Antes de que anochezca
Carlos Fernando Chamorro lo sabía. O, por lo menos, lo sospechaba: “Con Daniel uno siempre se equivoca. El error más común es subestimarlo, porque al final siempre consigue sacar algo de cada situación. No sabemos qué pasará esta vez, lo tiene difícil, pero hay que estar atentos, muy atentos”.
Me dijo hace unos meses, mientras él y su equipo me ayudaban a reportear para estas páginas sobre la insurrección nicaragüense. Chamorro es, probablemente, el periodista más respetado de su país: varias veces, en lugares variados, manifestantes me dijeron que debía ser él quien encabezara un nuevo gobierno democrático; él, por supuesto, decía que ni lo imaginaba. Chamorro tiene otras ideas: es periodista y hace periodismo y eso, cuando se hace en serio, jode. El viernes por la madrugada una banda policial enviada por la dictadura de Daniel Ortega y Rosario Murillo invadió su redacción, se robó lo que pudo, rompió lo que no, trató de meter miedo.
Chamorro no se deja; al otro día se presentó en la central de policía para pedir explicaciones. Lo que le dieron fue otra carga de infantería, más violencia. Chamorro sigue hablando; fuera de Nicaragua pocos hablan. En 2018, el gobierno de Daniel Ortega ha matado a más de 500 personas en las calles. Va de nuevo: el gobierno nicaragüense, su policía, sus esbirros, ya mataron a más de 500 personas y el mundo mira, en general, para otros lados. Contra ese silencio se levantaron Carlos Fernando Chamorro y toda la redacción de Confidencial -medio digital-, Niú y dos programas de tevé por YouTube, Esta Noche y Esta Semana, por eso, ahora, su gobierno intenta silenciarlos.
Este mismo fin de semana, en Venezuela, uno de los diarios más antiguos, El Nacional, anunció que, tras 75 años, dejaba de imprimirse: el gobierno de Nicolás Maduro tiene el monopolio de la importación de papel periódico y lo retacea a los medios que no le rinden pleitesía. Así fue como -informó Prodavinci- desde 2013 se perdieron 66 de los 90 medios impresos que circulaban en el país. Va de nuevo: en 2013 había 90 periódicos impresos en Venezuela, ahora queda solo un tercio, 27.
Los métodos son distintos, los resultados intentan ser los mismos: callar al que disiente. La derecha -que a veces se llama, también, centroderecha- gana espacio en América Latina. Algunos se sorprenden: no toman en cuenta la ayuda que le prestan esos gobiernos que, durante años, muchos se empeñaron en considerar de “izquierda”: grupos militares o paramilitares profundamente autoritarios que coinciden en silenciar los medios que intentan contar más allá de las versiones oficiales.

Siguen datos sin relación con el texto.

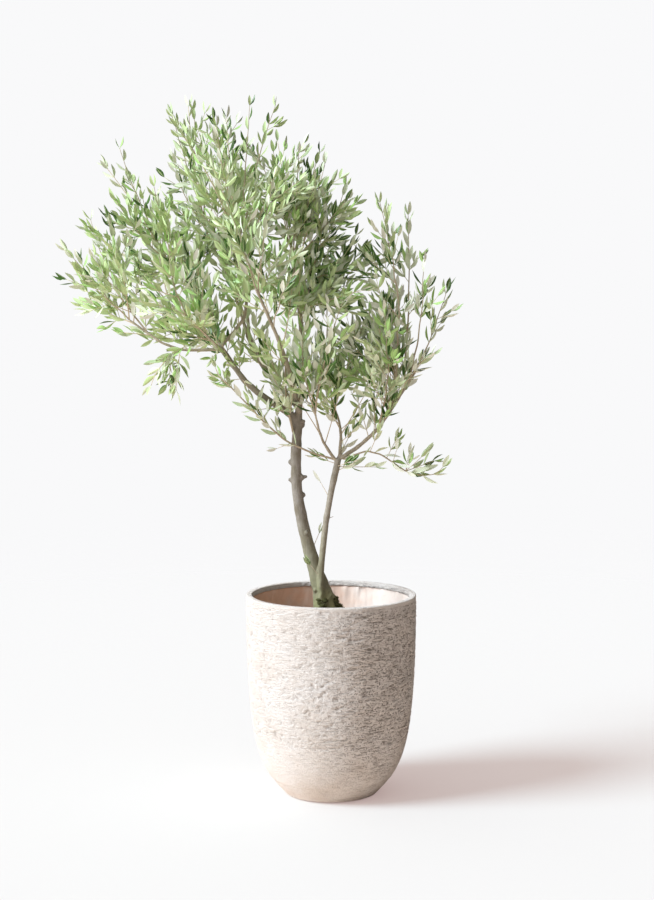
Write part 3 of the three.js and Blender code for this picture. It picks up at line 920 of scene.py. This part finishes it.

Es duro. Y lo peor es que las reacciones son escasas. Han protestado algunas organizaciones -la Fundación Gabriel García Márquez para el Nuevo Periodismo, en cuyo Consejo Rector Chamorro y yo participamos, y la comisionada de Derechos Humanos de Naciones Unidas, Michelle Bachelet, entre otros pocos- pero en los grandes flujos de opinión el tema no aparece. No aparece siquiera en los medios que podrían preocuparse: Clarín, por ejemplo, mandó en estos días a una periodista a Managua porque un escándalo de violación que sacude a la prensa argentina sucedió allí nueve años atrás; en varios artículos, solo una vez hace breve alusión al ataque a la redacción de Confidencial, de pasada y equivocando el nombre.
Ese silencio es lo más peligroso. Los gobiernos siempre han tratado de callar las otras voces: prueban, tantean y si no encuentran obstáculos avanzan. Los gobiernos más abiertamente autoritarios lo hacen con medidas directas, como negar el papel o saquear una redacción; los más tímidos, con ataques personales como los últimos de Trump contra el periodista Jim Acosta o de Álvaro Uribe contra la documentalista Margarita Martínez. Son matices que tienen su peso. Pero, en cualquier caso, los ejemplos cunden: si un gobierno ve que otro consigue silenciar sin mayor costo a los molestos, es probable que decida probar suerte.
Hay que intentar pararlos: ocuparse, por todos los medios posibles, de pararlos. Es necesario defendernos, juntarnos, solidarizarnos: no perder las pocas vías de expresión que van quedando, no resignar la posibilidad de saber realmente lo que pasa. Para que el -buen- periodismo pueda hacer su contribución a la vida pública, el público tiene que hacer su contribución al -buen- periodismo: defenderlo como cada quien pueda, sostenerlo. Es fácil mirar para otro lado; es trágico dejar de hacerlo cuando ya se ha hecho demasiado tarde.